All in one cupcakes, a very British way of baking.


  • 125 grams flour
  • 125 grams caster sugar
  • 125 grams room temperature butter
  • 2 eggs, room temperature
  • 1.5 tablespoon cream
  • 1 teaspoon vanilla


  • Preheat oven to 338 degrees.
  • Place the first 4 ingredients into a mixing bowl fitted with a paddle attachment.
  • Mix on medium high for 90 seconds. Scrape down the bowl about half way through.
  • Put mixer on low speed and add cream and vanilla.
  • Return mixer to medium for 30 seconds.
  • Scoop into prepared cupcake tin and bake for 20-22 minutes.
  • Use the spring back method to judge doneness. Don’t over bake.
  • Room temperature butter is between 67 and 68 degrees. I check mine with an instant read thermometer.

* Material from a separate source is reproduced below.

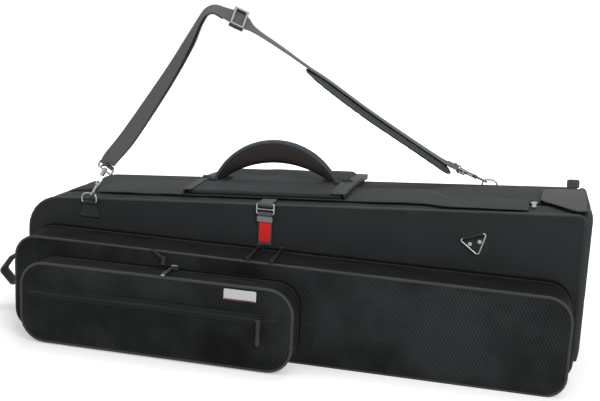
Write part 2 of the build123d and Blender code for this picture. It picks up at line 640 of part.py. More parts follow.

  • The original recipe is baked at 170C which translates to 338 degrees.
  • The temperature of your butter is absolutely critical to get right here. If it’s too hard, you will not have 12 cupcakes, and if it’s too warm your cupcakes will be greasy. This recipe makes 12 cupcakes exactly, so if you come up short, you know your butter was too cold.
  • The mixing times are really fast. Set a timer so you don’t over mix.